Copy exactly the lines from the one containing "the centre seam." through the one containing "before = set(bpy.data.objects)", both included, and nothing else.

(CAD and scene scripts)
>>>>
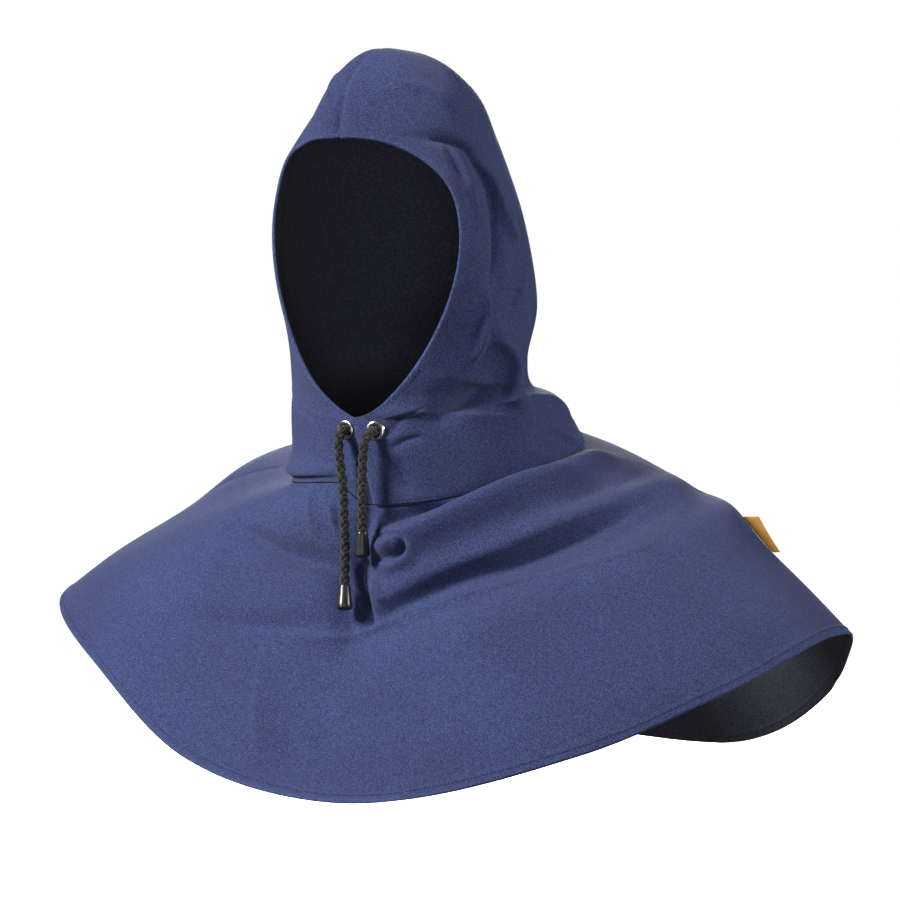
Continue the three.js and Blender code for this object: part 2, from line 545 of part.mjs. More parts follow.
function cordCurve(side) {
  const { position } = eyeletSeat(side);
  const route = side > 0 ? CORD_ROUTES.left : CORD_ROUTES.right;
  return new THREE.CatmullRomCurve3(route.map(([left, forward, down]) => (
    new THREE.Vector3(position.x + left, position.y - forward, position.z - down)
  )));
}

function cordGeometry(side) {
  const curve = cordCurve(side);
  const section = new THREE.Shape(Array.from({ length: CORD_SIDES }, (_, i) => {
    const turn = (2 * Math.PI * i) / CORD_SIDES;
    return new THREE.Vector2(Math.cos(turn), Math.sin(turn)).multiplyScalar(CORD_DIAMETER / 2);
  }));
  const steps = Math.round(curve.getLength() / (CORD_STEP * CORD_DIAMETER)) * 2;
  return new THREE.ExtrudeGeometry(section, { steps, extrudePath: curve, bevelEnabled: false });
}

// The label: a folded tab that stands out of the left shoulder seam, and leans down and to the back.
function labelGeometry() {
  const half = LABEL_LENGTH / 2 / CAPE_LENGTH;
  const outer = [];
  const inner = [];
  for (const t of [0, 0.25, 0.5, 0.75, 1]) {
    const share = LABEL_PLACE + half * (2 * t - 1);
    const root = capePoint(SHOULDER_SEAM, share);
    const normal = normalOf(capePoint, SHOULDER_SEAM, share, -1, CAPE_LIMITS);
    const toBack = capePoint(SHOULDER_SEAM + 1, share).sub(root).normalize();
    const toHem = capePoint(SHOULDER_SEAM, share + half).sub(root).normalize();
    const free = LABEL_REACH * (1 - LABEL_SLANT * t);
    const place = (reach, shift) => root.clone()
      .addScaledVector(normal, CLEARANCE * 2 + Math.cos(radians(LABEL_LEAN)) * reach * free)
      .addScaledVector(toHem, Math.sin(radians(LABEL_LEAN)) * reach * free)
      .addScaledVector(toBack, LABEL_CURL * reach * reach * free + shift);
    outer.push([0, 0.35, 0.7, 1].map((reach) => place(reach, -LABEL_WALL / 2)));
    inner.push([0, 0.35, 0.7, 1].map((reach) => place(reach, LABEL_WALL / 2)));
  }
  return wallGeometry(outer, inner);
}

// Cutting: the eyelets' barrels need their holes in the cloth.
const wasm = await Module();
wasm.setup();

function toSolid(geometry, matrix = new THREE.Matrix4()) {
  const bare = geometry.clone().applyMatrix4(matrix);
  bare.deleteAttribute('normal');
  bare.deleteAttribute('uv');
  const merged = mergeVertices(bare);
  return new wasm.Manifold(new wasm.Mesh({
    numProp: 3,
    vertProperties: new Float32Array(merged.attributes.position.array),
    triVerts: new Uint32Array(merged.index.array),
  }));
}

function toGeometry(solid) {
  const mesh = solid.getMesh();
  const geometry = new THREE.BufferGeometry();
  geometry.setAttribute('position', new THREE.Float32BufferAttribute(mesh.vertProperties, 3));
  geometry.setIndex(Array.from(mesh.triVerts));
  geometry.computeVertexNormals();
  return geometry;
}

function hoodFront(side) {
  const { position, quaternion } = eyeletSeat(side);
  const radius = EYELET_HOLE / 2 + EYELET_WALL + CLEARANCE;
  const seat = EYELET_FLANGE / 2 + CLEARANCE;
  const profile = [[0, -TUNNEL_DEPTH], [radius, -TUNNEL_DEPTH], [radius, 0], [seat, 0], [seat, HEM], [0, HEM]];
  const hole = new THREE.LatheGeometry(profile.map(([r, h]) => new THREE.Vector2(r, h)), ROUND_STEPS);
  const matrix = new THREE.Matrix4().compose(position, quaternion, new THREE.Vector3(1, 1, 1));
  return toGeometry(toSolid(hoodPanel(side)).subtract(toSolid(hole, matrix)));
}

function namedMesh(name, geometry, material) {
  const mesh = new THREE.Mesh(geometry, material);
  mesh.name = name;
  return mesh;
}

const hood = new THREE.Group();
hood.add(
  namedMesh('hood_left', hoodFront(1), MATERIALS.navy),
  namedMesh('hood_right', hoodFront(-1), MATERIALS.navy),
  namedMesh('cape_front', capePanel(-SHOULDER_SEAM, SHOULDER_SEAM, CAPE_FRONT_STEPS), MATERIALS.navyLight),
  namedMesh('cape_back', capePanel(SHOULDER_SEAM, 360 - SHOULDER_SEAM, CAPE_BACK_STEPS), MATERIALS.navyLight),
  namedMesh('label', labelGeometry(), MATERIALS.tan),
);
for (const [side, word] of [[1, 'left'], [-1, 'right']]) {
  const { position, quaternion } = eyeletSeat(side);
  const eyelet = namedMesh(`eyelet_${word}`, eyeletGeometry(), MATERIALS.nickel);
  eyelet.position.copy(position);
  eyelet.quaternion.copy(quaternion);
  const tip = cordCurve(side).getPoint(1);
  const cordEnd = namedMesh(`cord_end_${word}`, cordEndGeometry(), MATERIALS.plastic);
  const down = cordCurve(side).getTangent(1);
  cordEnd.position.copy(tip).addScaledVector(down, CLEARANCE);
  cordEnd.quaternion.setFromUnitVectors(new THREE.Vector3(0, -1, 0), down);
  hood.add(eyelet, namedMesh(`drawcord_${word}`, cordGeometry(side), MATERIALS.cord), cordEnd);
}

// The origin is on the inside of the crown, on the centre seam.
hood.position.set(
  -seamAt('x', SEAT_LEVEL),
  -seamAt('y', SEAT_LEVEL),
  -(seamAt('z', SEAT_LEVEL) - CLOTH),
);
const group = new THREE.Group();
group.add(hood);

export default group;
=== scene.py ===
"""Looks, light and camera of the welding hood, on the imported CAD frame.

Surfaces are worked out in the neck frame in millimetres, whose z is 0 at the front of the neck
seam, and go to the row frame in metres. +X is the wearer's left and the wearer looks along -Y.
"""

from __future__ import annotations

import logging
import math
from collections.abc import Callable
from dataclasses import dataclass, field
from enum import Enum

import bpy
import numpy as np
from mathutils import Matrix, Vector


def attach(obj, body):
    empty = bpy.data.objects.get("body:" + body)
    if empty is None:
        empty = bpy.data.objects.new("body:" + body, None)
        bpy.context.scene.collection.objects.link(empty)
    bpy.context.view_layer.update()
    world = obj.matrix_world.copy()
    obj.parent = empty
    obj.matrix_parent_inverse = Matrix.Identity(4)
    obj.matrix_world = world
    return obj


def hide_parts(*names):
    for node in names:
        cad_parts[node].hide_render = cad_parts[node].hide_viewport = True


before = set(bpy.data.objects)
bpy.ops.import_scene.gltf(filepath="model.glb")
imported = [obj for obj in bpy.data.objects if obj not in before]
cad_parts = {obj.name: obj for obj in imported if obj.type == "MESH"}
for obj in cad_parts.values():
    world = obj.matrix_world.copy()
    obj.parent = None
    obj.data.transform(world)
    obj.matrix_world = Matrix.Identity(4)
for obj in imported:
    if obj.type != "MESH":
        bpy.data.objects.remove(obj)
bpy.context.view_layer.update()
LOG = logging.getLogger("welding_hood")
MM = 0.001
Array = np.ndarray
Socket = bpy.types.NodeSocket
Colour = tuple[float, float, float]


class Side(Enum):
    """The wearer's side that a panel or cord is on."""

    LEFT = 1
    RIGHT = -1


# Sizes and tables.


@dataclass(frozen=True)
class ClothSize:
    """Walls and turned edges, in millimetres."""

    wall: float = 1.5
    hem: float = 3.0
    hem_width: float = 10.0
    cape_hem: float = 2.4
    cape_hem_width: float = 6.0
    clearance: float = 0.3
    lap_gap: float = 0.7
    neck_gap: float = 1.0


@dataclass(frozen=True)
class HoodSize:
    """Driving sizes of the hood and its neck seam, in millimetres."""

    neck_width: float = 196.0
    neck_depth: float = 224.0
    neck_rise: float = 46.0
    right_lift: float = 14.0
    chin_height: float = 58.0
    opening_width: float = 152.0
    opening_height: float = 189.0
    rim_recess: float = 17.0
    crown_rise: float = 62.0
    cheek_ease: float = 9.0
    depth: float = 170.0
    seam_sway: float = 12.0
    lap_slant: float = 18.0
    lap_bend: float = 0.7
    underlap: float = 5.0
    facing_width: float = 34.0
    chin_level: float = 0.20
    seat_level: float = 0.84

    @property
    def front(self) -> float:
        """Distance of the front plane from the neck's middle."""
        return self.neck_depth / 2

    @property
    def brow(self) -> float:
        """Height of the opening's top."""
        return self.chin_height + self.opening_height

    @property
    def height(self) -> float:
        """Height of the peak."""
        return self.brow + self.crown_rise

    @property
    def half(self) -> float:
        """Half width at the cheeks."""
        return self.opening_width / 2 + self.cheek_ease


@dataclass(frozen=True)
class CapeSize:
    """Driving sizes of the cape, in millimetres."""

    width: float = 600.0
    depth: float = 430.0
    shift: float = 25.0
    drop: float = 187.0
    shoulder_seam: float = 108.0

    def length(self, neck_half: float) -> float:
        """Length that turns a share of the drop into a distance, for the folds."""
        return math.hypot(self.width / 2 - neck_half, self.drop / 2)


CLOTH = ClothSize()
HOOD = HoodSize()
CAPE = CapeSize()


@dataclass(frozen=True)
class Section:
    """One section of the hood: the seam's place and the half width, as shares of the sizes."""

    name: str
    level: float
    back: float
    rise: float
    width: float
    sway: float = 0.0
    point: float = 1.0


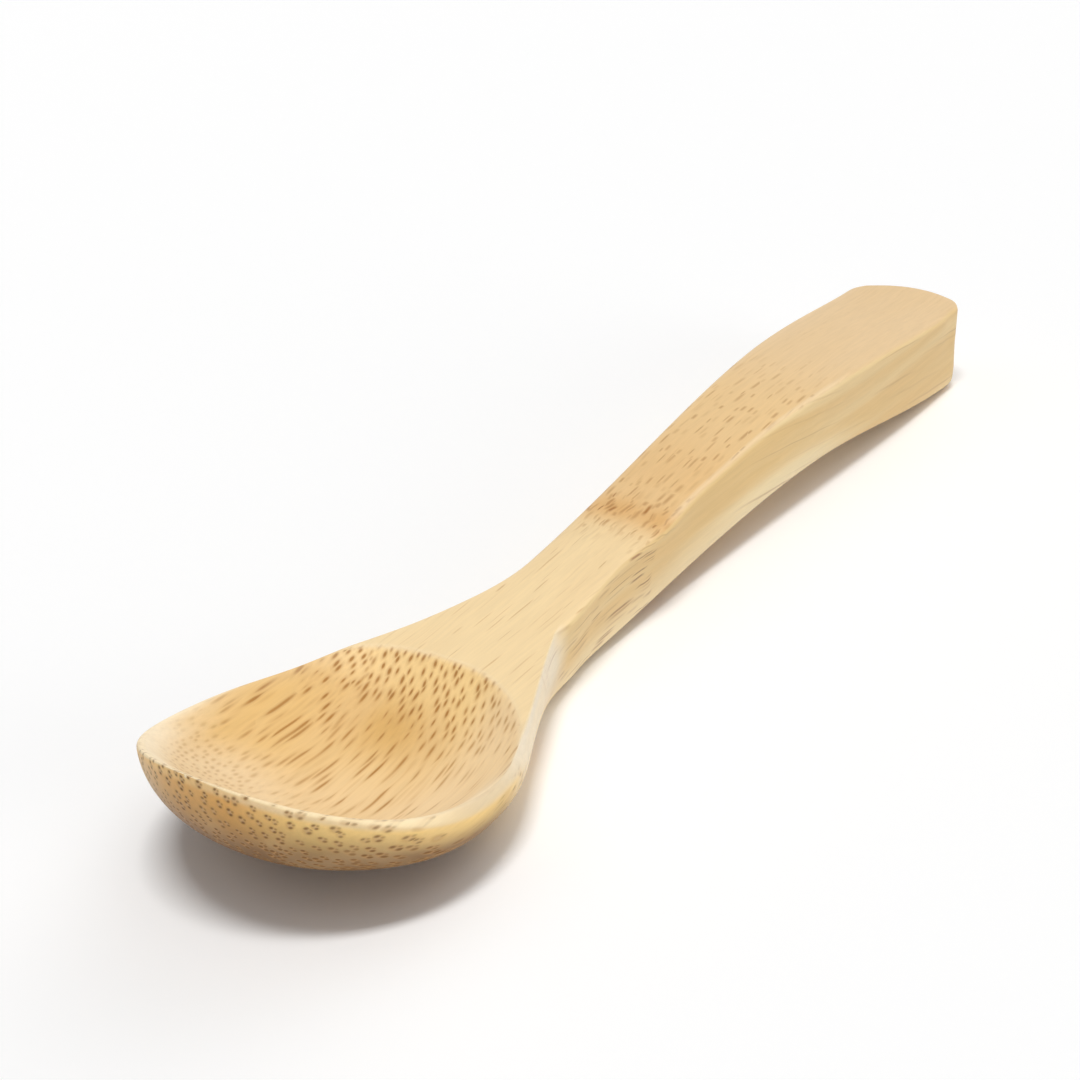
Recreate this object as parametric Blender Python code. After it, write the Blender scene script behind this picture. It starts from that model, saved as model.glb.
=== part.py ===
# Bamboo salt spoon, carved from one length of the wall of a thick culm.
#
# Frame: metres, +Z up. +X runs from the tip of the bowl to the end of the handle, and the spoon is
# the same on both sides of the plane Y = 0. X = 0 is half its length, and Z = 0 is the surface that
# its belly and the foot of its handle rest on.
#
# The body is a loft of closed sections along the spoon. Each section has a flat top with softened
# edges and a rounded underside, which is an ellipse at the bowl and almost a rectangle at the
# handle. The body is ground flat where it rests, and the hollow of the bowl is scooped out of it.

import math

import bmesh
import bpy

MM = 0.001

# Driving dimensions, in millimetres. A name that ends in _at, _from or _to is a distance from the
# tip of the bowl.
length = 88.0

# Outline seen from above
bowl_width = 20.6
bowl_widest_at = 11.5
neck_width = 5.6
neck_at = 35.0
handle_width = 9.8
handle_widest_at = 80.0
end_corner_radius = 1.9
end_bulge = 1.3
end_bulge_run = 12.0

# Line of the top face seen from the side
tip_height = 11.0
rim_height = 5.3
rim_lowest_at = 20.0
lip_sweep = 2.5
arch_height = 8.5
arch_top_at = 67.0
end_height = 7.3

# Line of the underside seen from the side
nose_fullness = 2.36
belly_at = 19.5
belly_ends_at = 26.0
arch_gap = 2.5
arch_gap_at = 62.0
ground_off = 0.12

# Sections across the spoon
bowl_fullness = 2.15
handle_fullness = 7.0
handle_section_from = 22.0
handle_section_to = 42.0
top_crown = 0.15
edge_radius = 0.45
end_edge_radius = 0.5
side_hollow = 0.25
softening_limit = 0.4

# Hollow of the bowl
lip_land = 1.3
rim_land = 0.65
hollow_to = 23.2
hollow_fullness = 2.1
hollow_deepest_at = 13.0
floor_thickness = 1.7
scoop_steepness = 2.3
scoop_overrun = 1.08
scoop_headroom = 5.0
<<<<
* _EXERCISE RESULT_
// The origin is on the inside of the crown, on the centre seam.
hood.position.set(
  -seamAt('x', SEAT_LEVEL),
  -seamAt('y', SEAT_LEVEL),
  -(seamAt('z', SEAT_LEVEL) - CLOTH),
);
const group = new THREE.Group();
group.add(hood);

export default group;
=== scene.py ===
"""Looks, light and camera of the welding hood, on the imported CAD frame.

Surfaces are worked out in the neck frame in millimetres, whose z is 0 at the front of the neck
seam, and go to the row frame in metres. +X is the wearer's left and the wearer looks along -Y.
"""

from __future__ import annotations

import logging
import math
from collections.abc import Callable
from dataclasses import dataclass, field
from enum import Enum

import bpy
import numpy as np
from mathutils import Matrix, Vector


def attach(obj, body):
    empty = bpy.data.objects.get("body:" + body)
    if empty is None:
        empty = bpy.data.objects.new("body:" + body, None)
        bpy.context.scene.collection.objects.link(empty)
    bpy.context.view_layer.update()
    world = obj.matrix_world.copy()
    obj.parent = empty
    obj.matrix_parent_inverse = Matrix.Identity(4)
    obj.matrix_world = world
    return obj


def hide_parts(*names):
    for node in names:
        cad_parts[node].hide_render = cad_parts[node].hide_viewport = True


before = set(bpy.data.objects)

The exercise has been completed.